# Does inbound light slow down (for an external observer) as it approaches the event horizon?

As I understand, for an external observer nothing even enters a black hole because it takes infinite time in his frame of reference for something to actually reach the event horizon. I also read that for an actual object falling into a black hole his proper time is different so he actually falls into the black hole. but the question is still there for light: Does an external observer far from the black hole see that light slows down as it approaches the event horizon? If so, why is this so, because the only reason I understand for a change in the apparent speed of light is the creation of space in between the path, but $c$ will always remain a constant with respect to space itself.

## 2 Answers

c will always remain a constant with respect to space itself.

We can't define a speed relative to space itself, only relative to an observer. In GR, we can only define speed relative to a nearby observer.
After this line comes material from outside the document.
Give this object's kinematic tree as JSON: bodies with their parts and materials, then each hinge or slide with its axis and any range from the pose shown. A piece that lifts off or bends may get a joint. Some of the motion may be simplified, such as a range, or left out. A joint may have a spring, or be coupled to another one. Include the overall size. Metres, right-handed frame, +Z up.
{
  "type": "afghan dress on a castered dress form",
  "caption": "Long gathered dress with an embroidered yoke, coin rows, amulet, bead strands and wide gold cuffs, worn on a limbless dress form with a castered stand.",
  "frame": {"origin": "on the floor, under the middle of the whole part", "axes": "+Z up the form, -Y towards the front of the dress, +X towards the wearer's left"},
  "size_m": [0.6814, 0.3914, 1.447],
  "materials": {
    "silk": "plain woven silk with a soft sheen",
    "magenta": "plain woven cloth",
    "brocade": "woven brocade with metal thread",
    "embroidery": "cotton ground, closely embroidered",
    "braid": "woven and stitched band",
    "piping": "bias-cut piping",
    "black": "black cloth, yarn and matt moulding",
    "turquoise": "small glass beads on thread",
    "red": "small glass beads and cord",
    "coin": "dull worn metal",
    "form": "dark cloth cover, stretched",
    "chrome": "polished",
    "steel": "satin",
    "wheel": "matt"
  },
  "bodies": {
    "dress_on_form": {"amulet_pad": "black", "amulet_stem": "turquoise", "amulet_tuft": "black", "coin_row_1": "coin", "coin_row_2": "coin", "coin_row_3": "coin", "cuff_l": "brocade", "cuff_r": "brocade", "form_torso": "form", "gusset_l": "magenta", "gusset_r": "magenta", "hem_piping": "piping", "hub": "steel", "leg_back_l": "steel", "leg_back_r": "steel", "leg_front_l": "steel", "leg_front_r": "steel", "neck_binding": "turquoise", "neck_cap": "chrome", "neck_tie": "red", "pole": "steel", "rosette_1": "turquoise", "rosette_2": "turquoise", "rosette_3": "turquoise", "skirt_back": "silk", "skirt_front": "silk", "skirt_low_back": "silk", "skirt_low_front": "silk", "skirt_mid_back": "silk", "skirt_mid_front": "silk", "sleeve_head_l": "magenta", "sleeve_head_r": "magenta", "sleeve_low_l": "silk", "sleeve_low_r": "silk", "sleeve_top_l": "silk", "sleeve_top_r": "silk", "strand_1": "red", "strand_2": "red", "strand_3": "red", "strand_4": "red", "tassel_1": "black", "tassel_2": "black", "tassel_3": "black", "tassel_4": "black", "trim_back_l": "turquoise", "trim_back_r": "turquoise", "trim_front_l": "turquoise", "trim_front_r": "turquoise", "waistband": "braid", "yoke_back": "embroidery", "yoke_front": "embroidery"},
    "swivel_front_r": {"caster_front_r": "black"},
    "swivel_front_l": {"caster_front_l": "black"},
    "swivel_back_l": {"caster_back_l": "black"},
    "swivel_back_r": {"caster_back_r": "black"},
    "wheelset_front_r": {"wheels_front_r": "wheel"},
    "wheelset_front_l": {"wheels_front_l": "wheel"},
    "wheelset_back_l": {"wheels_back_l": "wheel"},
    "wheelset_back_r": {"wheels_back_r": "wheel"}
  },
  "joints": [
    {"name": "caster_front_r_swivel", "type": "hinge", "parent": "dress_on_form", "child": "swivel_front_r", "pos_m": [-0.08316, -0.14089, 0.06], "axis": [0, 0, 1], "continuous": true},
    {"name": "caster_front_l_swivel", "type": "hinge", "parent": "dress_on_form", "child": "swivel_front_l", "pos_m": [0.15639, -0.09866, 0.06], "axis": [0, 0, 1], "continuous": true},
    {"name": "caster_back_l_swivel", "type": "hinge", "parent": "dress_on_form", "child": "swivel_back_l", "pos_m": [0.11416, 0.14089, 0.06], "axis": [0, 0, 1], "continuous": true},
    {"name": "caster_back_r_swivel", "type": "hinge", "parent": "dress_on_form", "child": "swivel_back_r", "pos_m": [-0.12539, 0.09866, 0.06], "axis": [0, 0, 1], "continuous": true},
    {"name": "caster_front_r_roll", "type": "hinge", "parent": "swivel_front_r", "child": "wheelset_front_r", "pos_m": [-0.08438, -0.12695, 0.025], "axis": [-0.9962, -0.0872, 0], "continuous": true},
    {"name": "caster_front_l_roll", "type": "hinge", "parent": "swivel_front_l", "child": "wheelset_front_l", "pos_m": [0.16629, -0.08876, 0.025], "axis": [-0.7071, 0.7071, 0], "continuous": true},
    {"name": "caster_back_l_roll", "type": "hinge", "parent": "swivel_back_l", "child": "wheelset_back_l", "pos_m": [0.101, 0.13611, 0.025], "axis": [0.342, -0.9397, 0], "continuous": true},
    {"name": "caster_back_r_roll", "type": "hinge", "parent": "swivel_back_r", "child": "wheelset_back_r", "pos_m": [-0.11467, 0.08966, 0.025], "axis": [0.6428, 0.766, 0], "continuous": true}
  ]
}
To a nearby observer, the speed of light is always $c$, because GR is locally the same as SR.

the only reason I understand for a change in the apparent speed of light is the creation of space in between the path

No, GR simply doesn't have a well-defined notion of velocity as measured by a distant observer.

• "No, GR simply doesn't have a well-defined notion of velocity as measured by a distant observer." It does have a notion of coordinate velocity relative to whatever coordinate system you want to use though, and in this sense, light's coordinate velocity needn't be constant (though this is just as true for non-inertial coordinate systems in flat spacetime, like Rindler coordinates, as it is for coordinate systems in curved spacetime like Schwarzschild coordinates). Nov 20, 2014 at 15:12

For the first part you are correct but it is a bit of an illusion. If say a person fell into a black hole, then there are two perspectives:

1. From the perspective of the person, they fall straight in (ignoring whether they survive to observe it or not).
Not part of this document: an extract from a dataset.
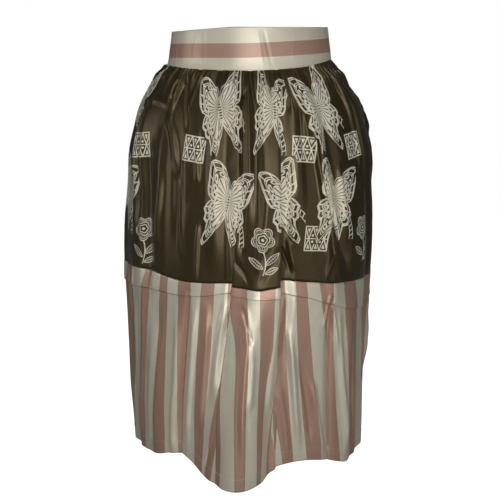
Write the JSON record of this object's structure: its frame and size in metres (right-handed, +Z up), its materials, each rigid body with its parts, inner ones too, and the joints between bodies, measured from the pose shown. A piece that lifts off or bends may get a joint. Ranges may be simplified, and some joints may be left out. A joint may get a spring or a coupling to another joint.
{
  "type": "gathered full skirt",
  "caption": "Hollow gathered knee-length skirt, filled out as when worn, with a wide waistband, a dark printed upper and a vertically striped lower band.",
  "frame": {"origin": "middle of the waist, halfway down the waistband, where the wearer holds the skirt up", "axes": "+Z up along the skirt, -Y towards its front, +X towards the wearer's left side"},
  "size_m": [0.4027, 0.3668, 0.6745],
  "materials": {
    "printed_satin": "dark olive-brown satin with a pale line print",
    "striped_satin": "satin with cream and dusty rose stripes",
    "button": "polished, cream"
  },
  "bodies": {
    "root": {"waistband": "striped_satin", "upper_front": "printed_satin", "upper_back_left": "printed_satin", "upper_back_right": "printed_satin", "tuck_front": "striped_satin", "tuck_back": "striped_satin", "lower_front": "striped_satin", "lower_back": "striped_satin", "button_top": "button", "button_bottom": "button"}
  },
  "joints": []
}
2. From an outside observer the person appears to slow down as they approach the event horizon of the black hole (and will never actually pass it). This is not due to any actual slowing down, simply the light bouncing off them (so we can observe them) takes longer and longer to get back to us as the person approaches the black hole. Consider exactly at the event horizon bounced light is stationary, trying to escape upwards (away from the black hole at the speed of light) but pulled downwards by an exactly equal force of gravity so it will never reach us. Before the event horizon the light can just escape (slowly) so it takes a long time to reach us and after it passes the event horizon it can't escape (gets pulled back into the black hole).
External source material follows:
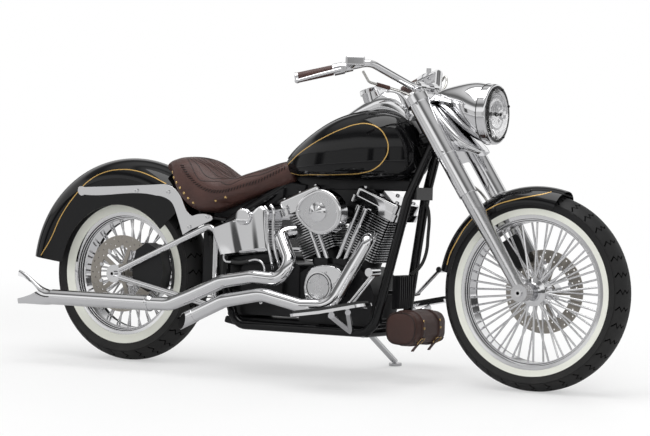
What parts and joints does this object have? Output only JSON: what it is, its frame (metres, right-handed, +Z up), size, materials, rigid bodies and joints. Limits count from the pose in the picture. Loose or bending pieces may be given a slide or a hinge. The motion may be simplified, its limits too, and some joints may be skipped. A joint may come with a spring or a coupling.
{
  "type": "cruiser motorcycle",
  "caption": "Black and chrome cruiser motorcycle with an open twin-cylinder engine, spoked wheels, leather seat and long exhausts, leaning on its side stand.",
  "frame": {"origin": "on the ground at the middle of the motorcycle's bounding box, parked on its side stand", "axes": "+X forwards, +Y to the rider's left, +Z up; the motorcycle leans 4 degrees to the left"},
  "size_m": [2.4798, 0.8738, 1.1579],
  "materials": {
    "black_paint": "gloss black paint",
    "chrome": "polished chrome",
    "disc_steel": "brushed",
    "tyre_rubber": "matte",
    "white_rubber": "matte",
    "black_rubber": "matte",
    "brown_leather": "satin",
    "caliper_black": "satin black",
    "clear_glass": "clear"
  },
  "bodies": {
    "chassis": {"rear_fender": "black_paint", "frame": "black_paint", "swingarm": "chrome", "rear_caliper": "caliper_black", "rear_axle": "chrome", "crankcase": "black_paint", "cylinder_front": "black_paint", "cylinder_rear": "black_paint", "rocker_cover_front": "chrome", "rocker_cover_rear": "chrome", "pushrod_tubes": "chrome", "cam_cover": "chrome", "gearbox": "black_paint", "primary_cover": "chrome", "air_cleaner": "chrome", "intake": "black_paint", "horn": "black_paint", "exhaust_rear": "chrome", "exhaust_front": "chrome", "oil_tank": "chrome", "fuel_tank": "black_paint", "tank_console": "chrome", "fender_struts": "chrome", "seat": "brown_leather", "tool_bag": "brown_leather", "footboards": "chrome", "footboard_pads": "black_rubber", "brake_pedal": "chrome", "shift_lever": "chrome", "drive_belt": "black_rubber", "regulator": "black_paint", "stand_bracket": "chrome"},
    "steering": {"fork_sliders": "chrome", "fork_covers": "chrome", "triple_clamps": "chrome", "headlight_shell": "chrome", "headlight_lens": "clear_glass", "headlight_cowl": "chrome", "handlebar": "chrome", "grips": "brown_leather", "hand_controls": "chrome", "brake_line": "black_rubber", "front_fender": "black_paint", "front_caliper": "caliper_black", "front_axle": "chrome"},
    "front_wheel": {"front_tyre": "tyre_rubber", "front_whitewalls": "white_rubber", "front_rim": "chrome", "front_hub": "chrome", "front_disc": "disc_steel"},
    "rear_wheel": {"rear_tyre": "tyre_rubber", "rear_whitewalls": "white_rubber", "rear_rim": "chrome", "rear_hub": "chrome", "rear_disc": "disc_steel"},
    "side_stand": {"side_stand": "chrome"}
  },
  "joints": [
    {"name": "steering_turn", "type": "hinge", "parent": "chassis", "child": "steering", "pos_m": [0.54789, -0.0191, 0.76962], "axis": [-0.5446, 0.0585, 0.8366], "range_deg": [-34, 34]},
    {"name": "front_wheel_spin", "type": "hinge", "parent": "steering", "child": "front_wheel", "pos_m": [0.89885, -0.04911, 0.3404], "axis": [0, 0.9976, -0.0698], "continuous": true},
    {"name": "rear_wheel_spin", "type": "hinge", "parent": "chassis", "child": "rear_wheel", "pos_m": [-0.80115, -0.04981, 0.33043], "axis": [0, 0.9976, -0.0698], "continuous": true},
    {"name": "side_stand_fold", "type": "hinge", "parent": "chassis", "child": "side_stand", "pos_m": [0.12886, 0.11019, 0.15283], "axis": [0.0554, 0.7162, 0.6957], "range_deg": [0, 103.7]}
  ]
}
Does an external observer far from the black hole see that light slows down as it approaches the event horizon?

Well, no. If you fire light at a black hole you will see nothing (you can't see light traveling away from you, just like if you shine a torch up at a clear nights sky).

But if we assume a laser firing at the black hole and there just happened to be dust falling in (everywhere) that reflected some laser light then we could view the reflected laser light from an angle to the side of where the laser is fired from.

This situation however behaves exactly the same as the person falling in. The light that isn't reflected by dust falls straight in (no problems and nothing special happens) and the reflected light takes longer and longer to make the return trip the closer it gets to the event horizon (due to the increasing gravity) after which it never makes it back.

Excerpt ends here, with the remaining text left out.